What is Collateral?
Generally, collateral refers to an asset that is pledged as security or a guarantee for a loan. In the event that the borrower is unable to repay the loan, the lender has the right to seize and sell the collateral in order to recover their losses. Collateral serves as a form of protection for lenders, reducing the amount of risk associated with loan default.
When a loan requires an applicant to pledge an asset as collateral in order to guarantee the credit, it is called a secured loan. Typically, secured loans are much more flexible during the application process than unsecured loans, so they can cater to a wide range of borrowers. In the case of title loans, like title loans serviced by LoanMart, qualified borrowers will be able to use a qualifying vehicle as collateral for the loan. Keep reading to learn more about secured loans, title loans, and collateral!
What is the Role of Collateral When Applying for Title Loans?
As mentioned above, collateral is an integral part of the application process for title loans. During the application process, the title lender will predominantly use the value of the collateral and the applicant’s income to determine the total value of the loan and the applicant’s eligibility for funding.
Although the amount of funding that an individual can access depends on a few different factors, such as their current state of residence and their income, a qualified borrower will access a percentage of their car’s value through a title loan. Since car title loans are essentially borrowing against the value of a vehicle, the role of collateral when applying for a title loan cannot be understated!
Do I Need to Have a Specific Car to Apply for a Title Loan?
No, you can apply for a title loan using any type of qualifying vehicle that you own, as long as you have a car title in your name. This typically includes cars, sedans, trucks, and SUVs. However, you may be unable to find a lender who is willing to offer a title loan against a motorcycle or a camper vehicle.
In order for a car, truck, or SUV to qualify as collateral for a title loan, it must have a reasonable amount of positive equity in it to borrow from. Equity in a vehicle is defined as the difference between its market value and the total amount an individual still owes on it, if anything. When an individual owes less than the market value of the vehicle, then they will have positive equity. However, when they owe more than what the car is worth, the car is “upside down,” meaning that it has negative equity. If your vehicle is completely paid off, then the amount of equity is equal to the resale value of the vehicle.

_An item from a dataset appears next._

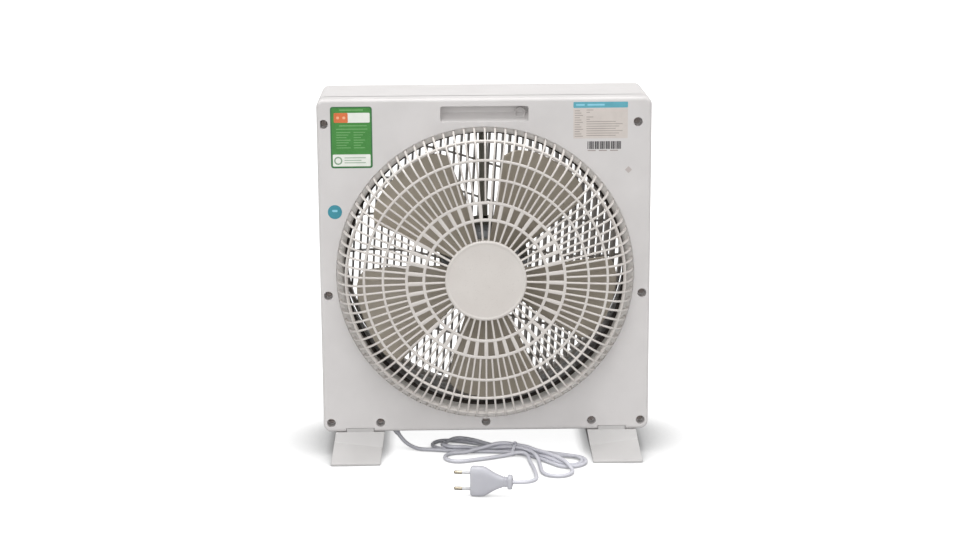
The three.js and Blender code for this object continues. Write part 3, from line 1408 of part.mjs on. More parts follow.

Additionally, the age, condition, and mileage of the vehicle may also be taken into consideration when determining its eligibility as collateral for a title loan. All of these factors can affect the market value of a vehicle!
If approved, the applicant will be required to use the title of their vehicle as collateral for the loan. In some cases, the lender will then physically hold onto the title until the loan is paid off in full. If the applicant fails to pay off the loan, the lender can repossess the vehicle.
What Do I Need to Use My Car as Collateral for a Title Loan?
Although the exact requirements for a car title loan can vary from lender to lender, there are a few different documents you will need to have on hand and requirements that must be met in order to get approved for a secured title loan.
In order to use your car as collateral for a title loan, you must be of legal age to apply for a title loan in your state. After that, as mentioned above, you will need to have a title to a qualifying car, truck, or SUV in your name. Additionally, you will need to have proof of your ability to repay the debt. That being said, along with proof of income, you must have the following paperwork with you when applying for a title loan:
- Proof of Current Address
- A Car Title in Your Name
- Recent Pictures of the Car (Typically Required If Applying Online and Not at a Storefront Location)
- A Valid, Government-Issued ID Card
In some states, additional forms may be required during the application process. If you have any questions about the documents you will need to get approved for a vehicle secured loan, it is recommended to contact your lender or loan servicer directly. They will be able to assist you and walk you through your request, as well as answer any questions you may have about the application process!
Do I Need Great Credit to Use My Vehicle As Collateral for Funding?
There could be a multitude of reasons why you do not have a strong credit score. You may have a history of missed payments, high credit utilization on most of your accounts, or maybe even a history of bankruptcy in the past. Whatever the reason for your credit score dropping, having a poor credit score will affect your ability to qualify for many different types of loans and credit cards. Additionally, having a poor credit score can cause a significant amount of stress!
Having a bad credit score, however, does not necessarily mean that you will be unable to qualify for emergency funding through a title loan. Most title lenders will consider other factors, such as your income and the value of your collateral when determining your eligibility. So generally, no, you do not need a strong credit history to use a qualifying vehicle as collateral for a vehicle secured loan. In fact, title loans are known to cater to borrowers with subprime credit scores who may not be able to qualify for other types of loan options.